Problem to work on —
Can the data below be echoed back word for word?

-- Begin Information provided --

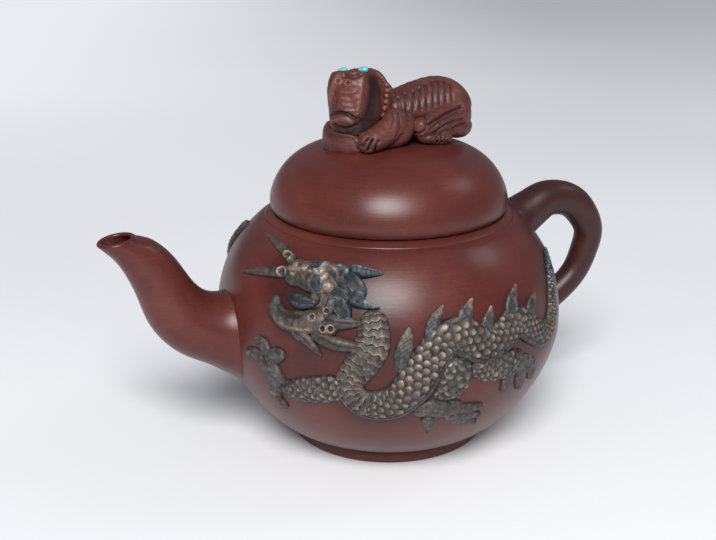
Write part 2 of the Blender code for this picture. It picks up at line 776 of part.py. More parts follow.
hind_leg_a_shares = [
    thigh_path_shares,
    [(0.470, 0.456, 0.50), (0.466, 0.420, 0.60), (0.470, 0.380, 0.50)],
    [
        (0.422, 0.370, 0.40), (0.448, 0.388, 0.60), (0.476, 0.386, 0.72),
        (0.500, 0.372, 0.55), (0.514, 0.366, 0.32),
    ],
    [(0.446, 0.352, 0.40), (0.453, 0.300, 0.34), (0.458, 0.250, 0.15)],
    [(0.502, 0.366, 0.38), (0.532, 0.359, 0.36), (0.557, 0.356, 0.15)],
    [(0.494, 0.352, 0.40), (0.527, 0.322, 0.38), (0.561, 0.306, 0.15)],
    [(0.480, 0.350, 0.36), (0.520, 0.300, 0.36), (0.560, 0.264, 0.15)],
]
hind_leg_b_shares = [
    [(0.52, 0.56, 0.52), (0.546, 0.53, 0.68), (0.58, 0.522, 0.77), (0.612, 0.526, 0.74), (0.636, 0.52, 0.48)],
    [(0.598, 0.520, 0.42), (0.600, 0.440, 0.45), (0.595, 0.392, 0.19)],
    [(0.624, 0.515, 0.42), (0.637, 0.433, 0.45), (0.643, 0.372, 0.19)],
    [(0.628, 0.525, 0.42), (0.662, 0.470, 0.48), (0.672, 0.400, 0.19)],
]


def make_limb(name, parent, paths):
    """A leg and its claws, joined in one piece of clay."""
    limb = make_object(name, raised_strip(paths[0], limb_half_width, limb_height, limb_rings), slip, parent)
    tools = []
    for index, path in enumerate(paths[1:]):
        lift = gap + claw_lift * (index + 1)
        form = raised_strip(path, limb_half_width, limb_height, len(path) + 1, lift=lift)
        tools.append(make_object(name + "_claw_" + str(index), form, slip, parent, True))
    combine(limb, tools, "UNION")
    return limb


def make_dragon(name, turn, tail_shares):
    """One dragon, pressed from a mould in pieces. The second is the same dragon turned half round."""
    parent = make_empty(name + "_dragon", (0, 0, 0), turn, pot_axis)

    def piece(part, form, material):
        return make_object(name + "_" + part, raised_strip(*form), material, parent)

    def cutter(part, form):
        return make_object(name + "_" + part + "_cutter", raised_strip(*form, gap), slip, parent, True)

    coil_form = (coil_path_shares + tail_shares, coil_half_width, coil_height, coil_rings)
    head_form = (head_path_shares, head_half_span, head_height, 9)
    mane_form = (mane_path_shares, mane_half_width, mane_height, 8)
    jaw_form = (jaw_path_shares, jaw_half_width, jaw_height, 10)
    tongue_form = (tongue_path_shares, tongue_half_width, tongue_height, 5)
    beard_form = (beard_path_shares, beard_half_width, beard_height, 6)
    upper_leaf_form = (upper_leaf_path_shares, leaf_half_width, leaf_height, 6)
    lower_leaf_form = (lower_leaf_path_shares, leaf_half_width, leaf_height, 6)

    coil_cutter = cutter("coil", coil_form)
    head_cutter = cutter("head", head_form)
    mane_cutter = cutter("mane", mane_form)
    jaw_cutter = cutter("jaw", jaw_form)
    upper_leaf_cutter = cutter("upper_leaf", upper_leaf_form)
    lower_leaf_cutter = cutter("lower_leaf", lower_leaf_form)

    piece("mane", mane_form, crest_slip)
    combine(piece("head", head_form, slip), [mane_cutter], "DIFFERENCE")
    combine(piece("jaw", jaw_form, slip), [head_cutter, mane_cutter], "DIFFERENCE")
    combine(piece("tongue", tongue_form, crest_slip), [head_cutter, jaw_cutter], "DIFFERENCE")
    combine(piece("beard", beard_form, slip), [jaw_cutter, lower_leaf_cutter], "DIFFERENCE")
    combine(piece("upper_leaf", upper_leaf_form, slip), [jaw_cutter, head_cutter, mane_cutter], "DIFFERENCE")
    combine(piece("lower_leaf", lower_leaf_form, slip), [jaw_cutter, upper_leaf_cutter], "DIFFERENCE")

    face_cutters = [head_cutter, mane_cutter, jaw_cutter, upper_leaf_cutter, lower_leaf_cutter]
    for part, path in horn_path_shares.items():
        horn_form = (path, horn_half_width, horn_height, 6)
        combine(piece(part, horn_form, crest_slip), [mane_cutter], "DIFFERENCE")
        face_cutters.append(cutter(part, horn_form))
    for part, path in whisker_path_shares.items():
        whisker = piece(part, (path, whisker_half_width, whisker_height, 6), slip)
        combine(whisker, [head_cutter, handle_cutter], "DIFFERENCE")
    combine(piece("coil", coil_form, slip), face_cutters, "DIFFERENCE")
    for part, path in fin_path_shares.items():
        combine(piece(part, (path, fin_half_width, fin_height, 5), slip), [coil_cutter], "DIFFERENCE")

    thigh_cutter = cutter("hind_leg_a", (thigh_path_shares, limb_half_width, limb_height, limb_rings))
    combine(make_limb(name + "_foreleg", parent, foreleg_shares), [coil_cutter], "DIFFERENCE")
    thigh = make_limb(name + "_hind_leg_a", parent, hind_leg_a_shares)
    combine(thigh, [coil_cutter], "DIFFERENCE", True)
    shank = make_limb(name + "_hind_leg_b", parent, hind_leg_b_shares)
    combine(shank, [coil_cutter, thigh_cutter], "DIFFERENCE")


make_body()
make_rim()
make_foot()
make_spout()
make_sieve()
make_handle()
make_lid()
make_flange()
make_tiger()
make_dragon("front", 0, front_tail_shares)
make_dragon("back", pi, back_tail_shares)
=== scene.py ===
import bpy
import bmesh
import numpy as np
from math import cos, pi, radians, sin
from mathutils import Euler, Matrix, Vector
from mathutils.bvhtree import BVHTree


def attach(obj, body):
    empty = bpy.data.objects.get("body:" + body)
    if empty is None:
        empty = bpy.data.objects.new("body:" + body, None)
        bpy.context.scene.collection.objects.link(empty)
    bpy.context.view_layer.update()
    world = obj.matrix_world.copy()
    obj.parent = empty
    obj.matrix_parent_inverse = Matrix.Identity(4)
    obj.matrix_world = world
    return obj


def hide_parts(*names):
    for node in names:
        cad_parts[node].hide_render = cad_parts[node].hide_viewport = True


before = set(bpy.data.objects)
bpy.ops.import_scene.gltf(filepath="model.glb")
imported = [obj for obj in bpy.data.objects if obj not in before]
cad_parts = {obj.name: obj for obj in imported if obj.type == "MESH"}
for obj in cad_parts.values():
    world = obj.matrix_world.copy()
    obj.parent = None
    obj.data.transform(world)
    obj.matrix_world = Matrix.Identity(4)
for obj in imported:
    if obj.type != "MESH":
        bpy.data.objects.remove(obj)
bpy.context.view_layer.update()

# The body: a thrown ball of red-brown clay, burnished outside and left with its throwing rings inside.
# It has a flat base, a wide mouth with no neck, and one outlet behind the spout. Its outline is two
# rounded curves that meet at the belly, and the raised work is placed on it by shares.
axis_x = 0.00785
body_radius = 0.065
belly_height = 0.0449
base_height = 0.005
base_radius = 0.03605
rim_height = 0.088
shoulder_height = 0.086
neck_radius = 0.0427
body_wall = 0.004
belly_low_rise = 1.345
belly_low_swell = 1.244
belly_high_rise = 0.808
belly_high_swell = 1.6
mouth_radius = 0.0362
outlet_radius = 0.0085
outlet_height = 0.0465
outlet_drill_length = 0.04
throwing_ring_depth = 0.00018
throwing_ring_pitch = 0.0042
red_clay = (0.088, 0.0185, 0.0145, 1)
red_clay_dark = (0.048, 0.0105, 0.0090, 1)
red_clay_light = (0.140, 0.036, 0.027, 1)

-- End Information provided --

Solution to the problem —
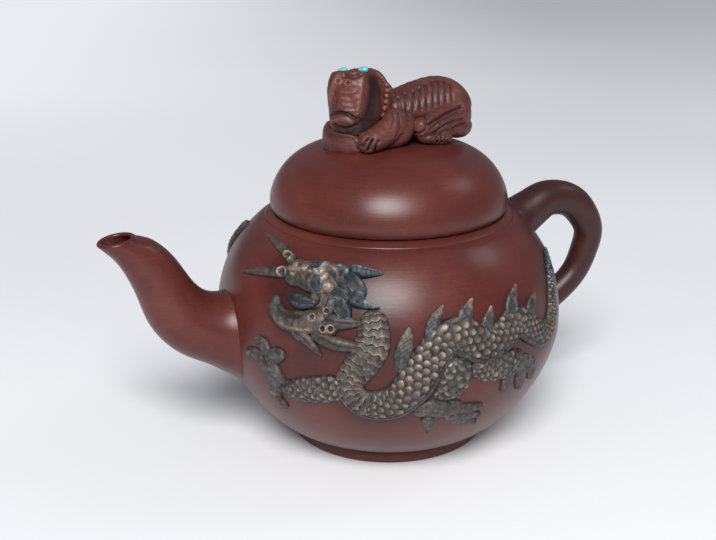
Write part 2 of the Blender code for this picture. It picks up at line 776 of part.py. More parts follow.
hind_leg_a_shares = [
    thigh_path_shares,
    [(0.470, 0.456, 0.50), (0.466, 0.420, 0.60), (0.470, 0.380, 0.50)],
    [
        (0.422, 0.370, 0.40), (0.448, 0.388, 0.60), (0.476, 0.386, 0.72),
        (0.500, 0.372, 0.55), (0.514, 0.366, 0.32),
    ],
    [(0.446, 0.352, 0.40), (0.453, 0.300, 0.34), (0.458, 0.250, 0.15)],
    [(0.502, 0.366, 0.38), (0.532, 0.359, 0.36), (0.557, 0.356, 0.15)],
    [(0.494, 0.352, 0.40), (0.527, 0.322, 0.38), (0.561, 0.306, 0.15)],
    [(0.480, 0.350, 0.36), (0.520, 0.300, 0.36), (0.560, 0.264, 0.15)],
]
hind_leg_b_shares = [
    [(0.52, 0.56, 0.52), (0.546, 0.53, 0.68), (0.58, 0.522, 0.77), (0.612, 0.526, 0.74), (0.636, 0.52, 0.48)],
    [(0.598, 0.520, 0.42), (0.600, 0.440, 0.45), (0.595, 0.392, 0.19)],
    [(0.624, 0.515, 0.42), (0.637, 0.433, 0.45), (0.643, 0.372, 0.19)],
    [(0.628, 0.525, 0.42), (0.662, 0.470, 0.48), (0.672, 0.400, 0.19)],
]


def make_limb(name, parent, paths):
    """A leg and its claws, joined in one piece of clay."""
    limb = make_object(name, raised_strip(paths[0], limb_half_width, limb_height, limb_rings), slip, parent)
    tools = []
    for index, path in enumerate(paths[1:]):
        lift = gap + claw_lift * (index + 1)
        form = raised_strip(path, limb_half_width, limb_height, len(path) + 1, lift=lift)
        tools.append(make_object(name + "_claw_" + str(index), form, slip, parent, True))
    combine(limb, tools, "UNION")
    return limb


def make_dragon(name, turn, tail_shares):
    """One dragon, pressed from a mould in pieces. The second is the same dragon turned half round."""
    parent = make_empty(name + "_dragon", (0, 0, 0), turn, pot_axis)

    def piece(part, form, material):
        return make_object(name + "_" + part, raised_strip(*form), material, parent)

    def cutter(part, form):
        return make_object(name + "_" + part + "_cutter", raised_strip(*form, gap), slip, parent, True)

    coil_form = (coil_path_shares + tail_shares, coil_half_width, coil_height, coil_rings)
    head_form = (head_path_shares, head_half_span, head_height, 9)
    mane_form = (mane_path_shares, mane_half_width, mane_height, 8)
    jaw_form = (jaw_path_shares, jaw_half_width, jaw_height, 10)
    tongue_form = (tongue_path_shares, tongue_half_width, tongue_height, 5)
    beard_form = (beard_path_shares, beard_half_width, beard_height, 6)
    upper_leaf_form = (upper_leaf_path_shares, leaf_half_width, leaf_height, 6)
    lower_leaf_form = (lower_leaf_path_shares, leaf_half_width, leaf_height, 6)

    coil_cutter = cutter("coil", coil_form)
    head_cutter = cutter("head", head_form)
    mane_cutter = cutter("mane", mane_form)
    jaw_cutter = cutter("jaw", jaw_form)
    upper_leaf_cutter = cutter("upper_leaf", upper_leaf_form)
    lower_leaf_cutter = cutter("lower_leaf", lower_leaf_form)

    piece("mane", mane_form, crest_slip)
    combine(piece("head", head_form, slip), [mane_cutter], "DIFFERENCE")
    combine(piece("jaw", jaw_form, slip), [head_cutter, mane_cutter], "DIFFERENCE")
    combine(piece("tongue", tongue_form, crest_slip), [head_cutter, jaw_cutter], "DIFFERENCE")
    combine(piece("beard", beard_form, slip), [jaw_cutter, lower_leaf_cutter], "DIFFERENCE")
    combine(piece("upper_leaf", upper_leaf_form, slip), [jaw_cutter, head_cutter, mane_cutter], "DIFFERENCE")
    combine(piece("lower_leaf", lower_leaf_form, slip), [jaw_cutter, upper_leaf_cutter], "DIFFERENCE")

    face_cutters = [head_cutter, mane_cutter, jaw_cutter, upper_leaf_cutter, lower_leaf_cutter]
    for part, path in horn_path_shares.items():
        horn_form = (path, horn_half_width, horn_height, 6)
        combine(piece(part, horn_form, crest_slip), [mane_cutter], "DIFFERENCE")
        face_cutters.append(cutter(part, horn_form))
    for part, path in whisker_path_shares.items():
        whisker = piece(part, (path, whisker_half_width, whisker_height, 6), slip)
        combine(whisker, [head_cutter, handle_cutter], "DIFFERENCE")
    combine(piece("coil", coil_form, slip), face_cutters, "DIFFERENCE")
    for part, path in fin_path_shares.items():
        combine(piece(part, (path, fin_half_width, fin_height, 5), slip), [coil_cutter], "DIFFERENCE")

    thigh_cutter = cutter("hind_leg_a", (thigh_path_shares, limb_half_width, limb_height, limb_rings))
    combine(make_limb(name + "_foreleg", parent, foreleg_shares), [coil_cutter], "DIFFERENCE")
    thigh = make_limb(name + "_hind_leg_a", parent, hind_leg_a_shares)
    combine(thigh, [coil_cutter], "DIFFERENCE", True)
    shank = make_limb(name + "_hind_leg_b", parent, hind_leg_b_shares)
    combine(shank, [coil_cutter, thigh_cutter], "DIFFERENCE")


make_body()
make_rim()
make_foot()
make_spout()
make_sieve()
make_handle()
make_lid()
make_flange()
make_tiger()
make_dragon("front", 0, front_tail_shares)
make_dragon("back", pi, back_tail_shares)
=== scene.py ===
import bpy
import bmesh
import numpy as np
from math import cos, pi, radians, sin
from mathutils import Euler, Matrix, Vector
from mathutils.bvhtree import BVHTree


def attach(obj, body):
    empty = bpy.data.objects.get("body:" + body)
    if empty is None:
        empty = bpy.data.objects.new("body:" + body, None)
        bpy.context.scene.collection.objects.link(empty)
    bpy.context.view_layer.update()
    world = obj.matrix_world.copy()
    obj.parent = empty
    obj.matrix_parent_inverse = Matrix.Identity(4)
    obj.matrix_world = world
    return obj


def hide_parts(*names):
    for node in names:
        cad_parts[node].hide_render = cad_parts[node].hide_viewport = True


before = set(bpy.data.objects)
bpy.ops.import_scene.gltf(filepath="model.glb")
imported = [obj for obj in bpy.data.objects if obj not in before]
cad_parts = {obj.name: obj for obj in imported if obj.type == "MESH"}
for obj in cad_parts.values():
    world = obj.matrix_world.copy()
    obj.parent = None
    obj.data.transform(world)
    obj.matrix_world = Matrix.Identity(4)
for obj in imported:
    if obj.type != "MESH":
        bpy.data.objects.remove(obj)
bpy.context.view_layer.update()

# The body: a thrown ball of red-brown clay, burnished outside and left with its throwing rings inside.
# It has a flat base, a wide mouth with no neck, and one outlet behind the spout. Its outline is two
# rounded curves that meet at the belly, and the raised work is placed on it by shares.
axis_x = 0.00785
body_radius = 0.065
belly_height = 0.0449
base_height = 0.005
base_radius = 0.03605
rim_height = 0.088
shoulder_height = 0.086
neck_radius = 0.0427
body_wall = 0.004
belly_low_rise = 1.345
belly_low_swell = 1.244
belly_high_rise = 0.808
belly_high_swell = 1.6
mouth_radius = 0.0362
outlet_radius = 0.0085
outlet_height = 0.0465
outlet_drill_length = 0.04
throwing_ring_depth = 0.00018
throwing_ring_pitch = 0.0042
red_clay = (0.088, 0.0185, 0.0145, 1)
red_clay_dark = (0.048, 0.0105, 0.0090, 1)
red_clay_light = (0.140, 0.036, 0.027, 1)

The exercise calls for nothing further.